- Born: March 18, 1929 Texarkana, Arkansas, U.S.
- Died: July 8, 2007 (aged 78) Valley Village, California, U.S.
- Education: University of Texas, Austin
- Occupations: television writer, screenwriter, producer
- Children: 3

= Jack B. Sowards =

TV and Screenwriter (1929–2007)

Jack B. Sowards (March 18, 1929 - July 8, 2007) was an American screenwriter who wrote Star Trek II: The Wrath of Khan, and the 1988 Star Trek: The Next Generation episode "Where Silence Has Lease". Sowards created the term Kobayashi Maru (a simulation test in The Wrath of Khan), naming it for his next-door neighbors in Hancock Park.
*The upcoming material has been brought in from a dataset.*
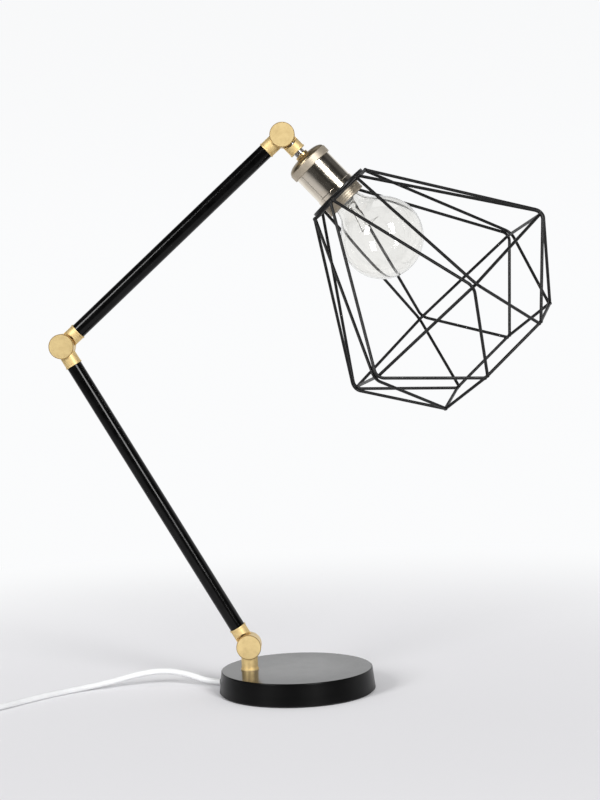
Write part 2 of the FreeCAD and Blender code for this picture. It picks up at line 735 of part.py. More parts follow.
def coil_path():
    """Two layers that spiral in and out; each half turn is a half circle.

    The half turn where the spiral reverses leans up to the second layer.
    """
    outer = coil_inner_radius + coil_half_turns * coil_turn_pitch / 2
    radii = [outer - k * coil_turn_pitch / 2 for k in range(coil_half_turns + 1)]
    heights = [cord_radius] * len(radii)
    radii += radii[::-1]
    heights += [cord_radius + coil_layer_pitch] * (len(radii) // 2)
    joints = []
    for k, radius in enumerate(radii):
        side = -1 if k % 2 == 0 else 1
        joints.append(coil_centre + V(0, side * radius, heights[k]))
    entry_rise = V(0, 0, switch_cord_height - cord_radius)
    entry = joints[0] + V(coil_lead_in, 0, 0) + entry_rise
    level_end = entry - V(coil_entry_level_run, 0, 0)
    slope_end = level_end - V(coil_entry_slope_run, 0, 0) - entry_rise
    edges = rounded_path([entry, level_end, slope_end, joints[0]], [coil_entry_bend] * 2).Edges
    for k in range(len(joints) - 1):
        across = joints[k + 1] - joints[k]
        heading = -1 if k % 2 == 0 else 1
        middle = (joints[k] + joints[k + 1]) * 0.5 + V(heading * across.Length / 2, 0, 0)
        edges.append(Part.Arc(joints[k], middle, joints[k + 1]).toShape())
    heading = -1 if (len(joints) - 1) % 2 == 0 else 1
    edges.append(Part.LineSegment(joints[-1], joints[-1] + V(heading * coil_lead_out, 0, 0)).toShape())
    return Part.Wire(edges), edges


def coil_gap(edges):
    """Least gap of the coil to itself, on points one millimetre apart or so."""
    points = []
    run = 0.0
    for edge in edges:
        count = max(2, int(edge.Length / 2))
        for point in edge.discretize(count)[:-1]:
            points.append((run, point))
            run += edge.Length / (count - 1)
    least = 1e9
    for i, (s, p) in enumerate(points):
        for t, q in points[i + 1:]:
            if t - s > 6 * cord_radius:
                least = min(least, (p - q).Length)
    return least - cord_diameter


def make_cord(outlet, outward):
    """Free stretch to the switch, coil, and tail to the plug."""
    switch_end = V(coil_centre.x + coil_lead_in + switch_length, switch_line_y, switch_cord_height)
    lead_route = [
        outlet,
        outlet + outward * cord_outlet_run,
        V(-108.0, 40.5, 11.0),
        V(-131.0, 46.0, 14.6),
        V(-157.0, 46.0, 12.4),
        V(-188.0, 39.5, 5.6),
        V(-219.0, 25.0, 3.0),
        V(-249.0, -1.0, 3.0),
        V(-275.0, -33.0, 3.0),
        V(-294.0, -55.5, 3.6),
        switch_end + V(switch_level_run, 0, 0),
        switch_end,
    ]
    lead = cord_tube("cord_lead", lead_route)
    path, edges = coil_path()
    coil = swept(path, cord_radius)
    report_tube("cord_coil", coil, path, cord_radius)
    print(f"cord_coil least gap to itself: {coil_gap(edges):.2f}")

    # The tail leaves the top layer, turns back on the floor and rises into the plug.
    coil_end = edges[-1].valueAt(edges[-1].LastParameter)
    plug_line = plug_thickness / 2
    drop = plug_line - coil_end.z
    down = cord_radius - coil_end.z
    tail_route = [
        coil_end,
        coil_end + V(15.5, 0, 0),
        coil_end + V(39.0, 7.0, -3.6),
        coil_end + V(58.0, 25.0, down),
        coil_end + V(67.0, 49.0, down),
        coil_end + V(58.0, 73.0, down),
        coil_end + V(37.0, 87.0, down + 0.6),
        coil_end + V(12.0, 92.0, drop),
        coil_end + V(-5.0, 92.0, drop),
    ]
    tail = cord_tube("cord_tail", tail_route)
    body, rocker = make_switch(switch_end)
    plug, pins = make_plug(tail_route[-1])
    return {"cord_lead": lead, "cord_coil": coil, "cord_tail": tail, "switch_body": body,
            "switch_rocker": rocker, "plug_body": plug, "plug_pins": pins}


def make_switch(cord_end):
    """In-line switch that lies along X, and its rocker, tilted to one side."""
    centre = V(cord_end.x - switch_length / 2, cord_end.y, 0)
    body = Part.makeBox(switch_length, switch_width, switch_height,
                        V(-switch_length / 2, -switch_width / 2, 0))
    upright = [edge for edge in body.Edges if edge.BoundBox.ZLength > switch_height / 2]
    body = body.makeFillet(switch_corner, upright)
    body = chamfered(body, switch_edge, lambda edge: edge.BoundBox.ZMin > switch_height - 0.01)
    reach = math.hypot(rocker_length / 2, rocker_top) + rocker_gap
    sweep = math.hypot(rocker_foot_length / 2, rocker_below) * math.sin(
        math.radians(rocker_tilt) + math.atan2(rocker_below, rocker_foot_length / 2))
    slot_floor = rocker_pivot_height - sweep - rocker_gap
    slot_half = rocker_width / 2 + rocker_gap
    body = body.cut(Part.makeBox(2 * reach, 2 * slot_half, switch_height, V(-reach, -slot_half, slot_floor)))
    pin_half = rocker_width / 2 + rocker_pin_length
    pin_start = V(0, -pin_half, rocker_pivot_height)
    body = body.cut(Part.makeCylinder(rocker_pin_diameter / 2 + running_fit, 2 * pin_half + 2 * face_gap,
                                      pin_start - V(0, face_gap, 0), V(0, 1, 0)))

    outline = [(-rocker_length / 2, rocker_top), (0, rocker_top - rocker_dip),
               (rocker_length / 2, rocker_top), (rocker_foot_length / 2, -rocker_below),
               (-rocker_foot_length / 2, -rocker_below)]
    corners = [V(x, -rocker_width / 2, rocker_pivot_height + z) for x, z in outline + outline[:1]]
    rocker = Part.Face(Part.makePolygon(corners)).extrude(V(0, rocker_width, 0))
    rocker = rocker.fuse(Part.makeCylinder(rocker_pin_diameter / 2, 2 * pin_half, pin_start, V(0, 1, 0)))
    rocker.rotate(V(0, 0, rocker_pivot_height), V(0, 1, 0), -rocker_tilt)
    body.translate(centre)
    rocker.translate(centre)
    print(f"rocker pivot {centre.x:.2f}, {centre.y:.2f}, {rocker_pivot_height:.2f}")
    return body, rocker


def bevelled_outline(width, thickness, bevel, x):
    """Flat six-sided outline across X, bevelled at both short sides."""
    half = width / 2
    corners = [(-half, 0), (-half + bevel, thickness / 2), (half - bevel, thickness / 2), (half, 0),
               (half - bevel, -thickness / 2), (-half + bevel, -thickness / 2), (-half, 0)]
    return Part.makePolygon([V(x, y, z) for y, z in corners])


def make_plug(cord_end):
    """Flat two-pin plug on the floor, its pins towards -X, and its strain relief."""
    front = -plug_relief_length - plug_length
    body = Part.makeLoft([bevelled_outline(plug_back_width, plug_back_thickness, plug_bevel,
                                           -plug_relief_length),
                          bevelled_outline(plug_width, plug_thickness, plug_bevel, front)], True, True)
    relief = Part.makeCone(plug_relief_tip, plug_relief_radius, plug_relief_length, V(0, 0, 0), V(-1, 0, 0))
    pitch = plug_relief_length / (plug_relief_grooves + 1)
    for k in range(plug_relief_grooves):
        groove = ring(plug_relief_radius + groove_cut_margin, cord_radius + plug_groove_skin,
                      plug_relief_groove)
        groove.rotate(V(0, 0, 0), V(0, 1, 0), -90)
        groove.translate(V(-pitch * (k + 1), 0, 0))
        relief = relief.cut(groove)
    body = body.fuse(relief)
    pins = []
    for side in (-1, 1):
        line = V(front, side * plug_pin_pitch / 2, 0)
        pin = Part.makeCylinder(plug_pin_diameter / 2, plug_pin_length + plug_pin_root,
                                line + V(plug_pin_root, 0, 0), V(-1, 0, 0))
        tip_x = front - plug_pin_length
        pin = chamfered(pin, plug_pin_chamfer, lambda edge: (
            edge.BoundBox.XLength < 0.01 and abs(edge.BoundBox.XMin - tip_x) < 0.01))
        body = body.cut(pin)
        pins.append(pin)
    pins = Part.makeCompound(pins)
    body.translate(cord_end)
    pins.translate(cord_end)
    return body, pins


def main():
    os.makedirs("parts", exist_ok=True)
    nodes, outlet, outward = make_base()
    nodes.update(make_knuckles())
    nodes.update(make_arm("lower", base_pivot, lower_arm_lean, lower_arm_length))
    nodes.update(make_arm("upper", elbow_pivot, upper_arm_lean, upper_arm_length))
    for name, shape in {**make_lampholder(), **make_bulb(), **make_cage()}.items():
        nodes[name] = leaned(shape, head_pivot, head_lean)
    nodes.update(make_cord(outlet, outward))
    for name, shape in nodes.items():
        state = "" if shape.isValid() else " NOT VALID"
        print(f"{name}: {len(shape.Solids)} solid, volume {shape.Volume:.0f}{state}")
        shape.exportStep(f"parts/{name}.step")


main()
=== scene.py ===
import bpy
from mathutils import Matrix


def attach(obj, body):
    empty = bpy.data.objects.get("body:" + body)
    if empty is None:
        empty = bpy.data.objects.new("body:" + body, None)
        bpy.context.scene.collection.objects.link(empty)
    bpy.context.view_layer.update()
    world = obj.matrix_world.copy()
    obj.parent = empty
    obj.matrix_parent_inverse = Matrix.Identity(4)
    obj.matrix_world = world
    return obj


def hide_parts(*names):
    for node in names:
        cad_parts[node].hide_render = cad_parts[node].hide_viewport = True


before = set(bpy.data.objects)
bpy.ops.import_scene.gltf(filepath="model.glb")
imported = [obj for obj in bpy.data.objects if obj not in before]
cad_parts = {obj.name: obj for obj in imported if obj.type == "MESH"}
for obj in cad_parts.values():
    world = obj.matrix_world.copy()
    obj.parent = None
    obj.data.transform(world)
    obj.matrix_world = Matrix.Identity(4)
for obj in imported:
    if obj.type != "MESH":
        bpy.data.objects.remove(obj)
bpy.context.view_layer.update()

import bpy
import bmesh
import math
import numpy as np
from mathutils import Matrix, Vector

# Two-arm desk lamp with brass friction knuckles and a black wire cage.
# Sizes are in millimetres and turn to metres where a mesh is made.

MM = 0.001
ORIGIN = np.zeros(3)

# How far each member leans from upright, in degrees, and the arms from pivot to pivot.
LOWER, UPPER, HEAD = -29.58, 48.5, 137.56
LOWER_LENGTH, UPPER_LENGTH = 342.0, 292.7


def lean(degrees):
    """Unit vector that leans from +Z towards +X."""
    angle = math.radians(degrees)
    return np.array([math.sin(angle), 0.0, math.cos(angle)])


BASE_PIVOT = np.array([-45.7, 0.0, 45.7])
ELBOW_PIVOT = BASE_PIVOT + LOWER_LENGTH * lean(LOWER)
HEAD_PIVOT = ELBOW_PIVOT + UPPER_LENGTH * lean(UPPER)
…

==Military service and acting career==

A native of Texarkana, Texas, Sowards served in three branches of the United States military -- the army (he participated in the Berlin Airlift), the navy and the air force. After this service, he moved to Los Angeles and found work as a furniture mover, then as an actor, before deciding to become a writer.

== Writing career ==
Sowards had numerous writing credits which extended from episodes of The Bold Ones: The Lawyers in 1969 to an installment of B.L. Stryker in 1990. He was nominated for the Writers Guild of America Award for "The Invasion of Kevin Ireland", the September 26, 1971 episode of The Bold Ones: The Lawyers. He also received a Saturn Award nomination for his work on The Wrath of Khan and shared a Hugo Award nomination for it as well. He wrote episodes for Daniel Boone, The High Chaparral, and Bonanza, where he also served as a story editor. He wrote several Movies of the Week for the Spelling/Goldberg Company, including Deliver Us From Evil (1973 film) with George Kennedy, Jan Michael Vincent, and Jack Weston, Cry Panic with John Forsythe and Anne Francis, and Death Cruise with Richard Long, Kate Jackson, and Tom Bosley. His long career with Quinn Martin Productions resulted in several episodes of The Streets of San Francisco and Barnaby Jones. He served as the Executive Story Consultant for multiple seasons in the mid-70s.

== Death ==
Sowards died in the Valley Village suburb of Los Angeles at the age of 78, from complications of amyotrophic lateral sclerosis.